Dark patterns are UX design tricks meant to deceive users. Here’s how to avoid them and design with users’ best interest at heart.

Illustration by Linor Pinto.

Profile picture of Michael Craig


7 min read

There is a lot of power in design.

The whole notion of “user experience” (UX) design is based on a deep understanding of users, their needs, values, abilities, and limitations.

Design can influence our thinking, our feelings, and the decisions we make, whether we’re conscious of it or not. As with anything, there is always the potential of misuse or abuse—and that's where dark patterns come into play.

Where do we draw the line when it comes to influencing people with design? What issues are at play in design ethics? How can each of us as designers do our part? We explain.

How UX design can be ethical

We use the knowledge we gain about humans to design interfaces that “just work” for people. This includes tactics like the art of persuasion, encouraging people toward a certain decision. This is all very well until we’re persuading them toward a harmful decision or something that they otherwise would not have done on their own.

Here lies the (not-so-fine) line. Ethical UX design should never exploit human psychology in order to encourage people to perform actions that are against their best interests.

Ethical UX design should never exploit human psychology in order to encourage people to perform actions that are against their best interests.

What are dark patterns?

The truth is that ethics aren’t always so cut-and-dry for designers. No good designer maliciously intends to harm their users, yet we are surrounded by carefully crafted interfaces that trick people into making certain decisions and performing various actions. We’ve come to know (and hate) these deceptions as dark patterns.
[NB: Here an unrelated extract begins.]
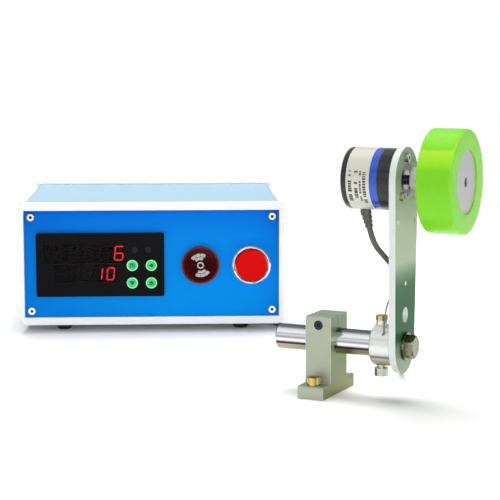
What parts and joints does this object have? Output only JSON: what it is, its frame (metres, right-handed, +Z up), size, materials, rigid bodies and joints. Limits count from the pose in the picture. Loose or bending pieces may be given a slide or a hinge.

There are various types of dark patterns. The challenge is many dark patterns have become commonplace and grown gradually acceptable in design circles, making it difficult to judge what is “helpful” persuasion and what’s simply a misleading design. Let’s examine these dark patterns more closely, the reasons they appear, and how we as designers can do our part to put the “user” back into “user experience.”

Types of dark patterns

Purdue University conducted extensive research and summarized these unethical patterns into five design strategies:

  1. Sneaking

  2. Obstruction

  3. Nagging

  4. Interface interference

  5. Forced action

1. Sneaking

Sneaking is any method of hiding, disguising, or delaying people from accessing information relevant to them. Sneaking includes practices like “bait and switch,” “hidden costs,” “cart sneaking,” and “user data transparency.” These can take on different forms, such as automatically adding items to shopping carts, not notifying users of added costs, and secretly collecting private data.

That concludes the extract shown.